Data Type Conversion in SQL: A Closer Look at CAST Function

CAST AS SQL Function




Casting data types in SQL allows you to change data types according to your needs. This article discusses this essential skill for data professionals.

If programming languages were humans, SQL would be described as a narcissist – it does manipulate (data) and brags about being the best at it.

In this case, manipulation (of data) is positive, as it gives you more flexibility in data handling. Imagine being stuck with data as it is. What a world that would be! No ability to change a data type, no nothing; just query data and wish really hard that the data looks exactly as you want. What are the odds for that? Slim. Slimmer than finding a good movie on Netflix.

Luckily, we have SQL. (Not for streaming movies, though.)

With SQL and its ability to convert data from one type to another, you get access to customizing data to your needs.

It’s an important topic for anyone working with data. So, let’s take it step by step and first explain data type conversion. Then, we’ll look into different ways to convert data.

What Is Data Type Conversion in SQL?

In SQL, data type refers to the data type (e.g., numerical, textual, date…) a column in the database can accept.

Data type conversion is also known as data type casting. It means changing data’s data type from one to another.

In SQL or, to be more specific, Relational Database Management System (RDBMS), two sorts of data type conversion exist: implicit and explicit.

The implicit data type conversion is done automatically by RDBMS. For example, if you’re comparing a number written as a string to integer data, the database will automatically convert the string to an integer before comparing two values. The database automatically decides which data type to convert to.

The explicit data type conversion happens when a database user explicitly ‘orders’ the database to convert data from one data type to another. This is done using dedicated SQL functions for data conversion.

What is the CAST() Function in SQL?

Ninja with headphones

CAST() is a standard SQL function for explicit data type conversion. By allowing you to specify the output data type, it puts you in control of data shaping.

Syntax of the CAST() Function in SQL

The CAST() syntax is very straightforward.

CAST(expression AS data_type);

In this syntax, expression is the value or column to be converted, while data_type is the target data type you want to convert to.

A short example:

CAST('25' AS INT);

This code will convert a string '25' to an integer. In other words, it converts textual data to numerical data.

Types of Conversions Possible With Cast() in SQL

While CAST() offers conversion flexibility, it doesn’t mean you can convert any data type to any data type. Each database has its restrictions, so for detailed information about type conversions, consult the database’s documentation.

But, in general, we can talk about these most common conversions.

  1. String to date/time
  2. String to numeric
  3. Date/time to string
  4. Date/time to numeric
  5. Numeric to string
  6. Numeric to date/time

There’s also an ‘introverted conversion’ (yes, I just came up with this term) when the data type family stays the same, but the data type itself is cast.
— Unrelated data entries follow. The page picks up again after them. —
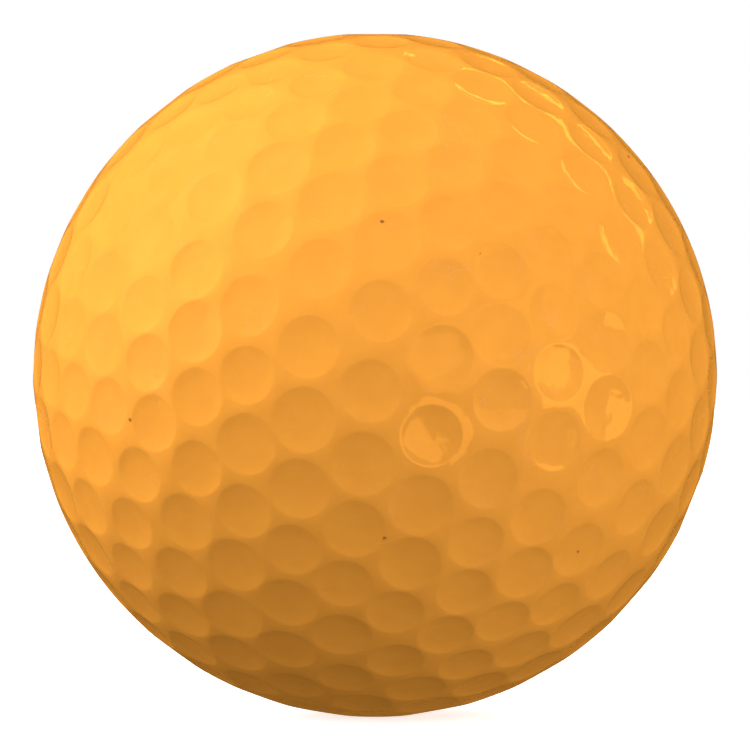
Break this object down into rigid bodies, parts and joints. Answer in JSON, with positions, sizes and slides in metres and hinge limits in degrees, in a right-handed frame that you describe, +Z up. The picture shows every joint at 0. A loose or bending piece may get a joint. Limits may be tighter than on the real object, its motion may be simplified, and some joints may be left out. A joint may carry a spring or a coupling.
{
  "type": "golf ball",
  "caption": "Dimpled golf ball with a glossy orange outer cover over a thin hard mantle and a solid rubber core.",
  "frame": {"origin": "centre of the ball", "axes": "+Z up as the ball rests on a tee and +Y away from the viewer. The pole of the dimple pattern leans 36 degrees from +Z, towards +X and 5.3 degrees on towards +Y."},
  "size_m": [0.0426, 0.0426, 0.0426],
  "materials": {
    "core_rubber": "matt moulded rubber",
    "mantle_ionomer": "smooth moulded ionomer",
    "cover_ionomer": "gloss clear coat over slightly translucent orange ionomer"
  },
  "bodies": {
    "root": {"core": "core_rubber", "mantle": "mantle_ionomer", "cover": "cover_ionomer"}
  },
  "joints": []
}
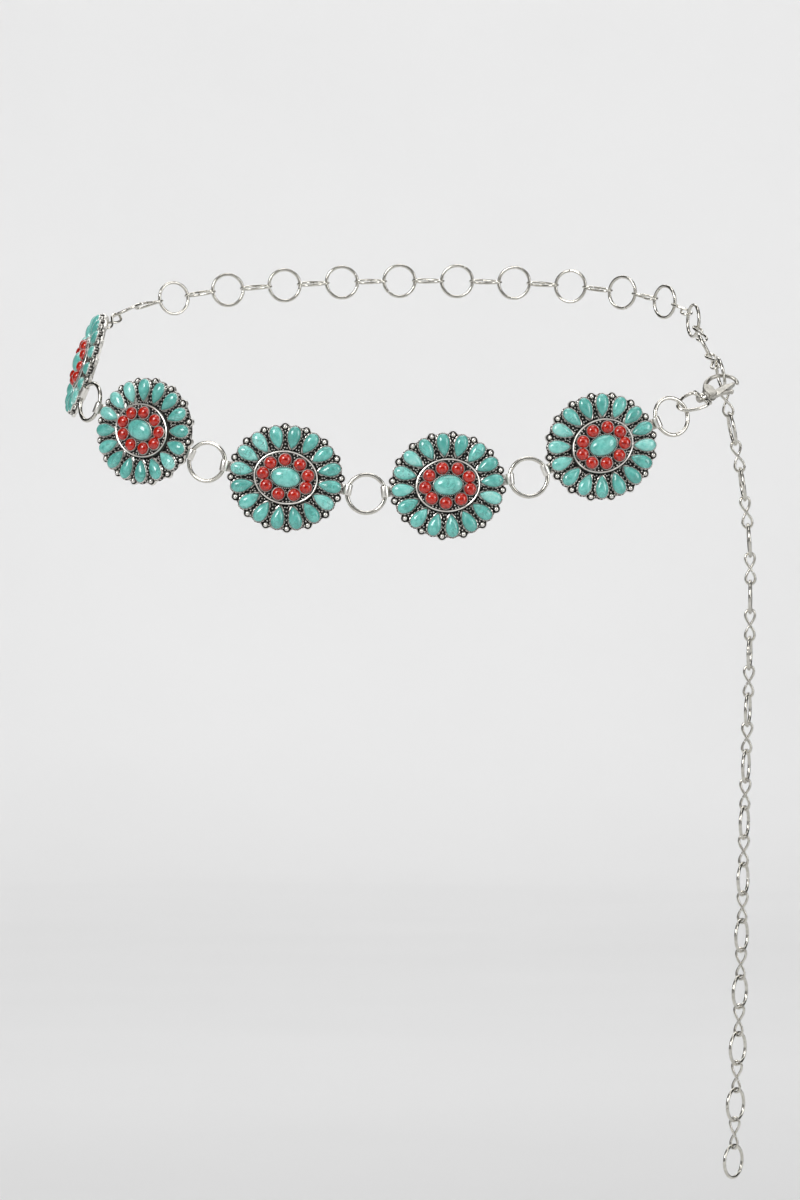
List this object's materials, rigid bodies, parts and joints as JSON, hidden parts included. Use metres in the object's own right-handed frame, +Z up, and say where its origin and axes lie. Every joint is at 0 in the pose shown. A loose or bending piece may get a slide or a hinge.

For example, you can convert an integer to a decimal. You changed the data type, but you’re still operating within the realm of numeric data types.

All these conversions are possible with CAST(). However, it doesn’t mean they are necessary. What I mean by that is some of these conversions are already implicitly executed by a database. So, using CAST() would be unnecessary. Again, you’ll need to consult a database documentation for more information.

Practical Applications and Examples of SQL CAST Function

Let’s now look at several interview questions from our platform that show you the practical applications of CAST().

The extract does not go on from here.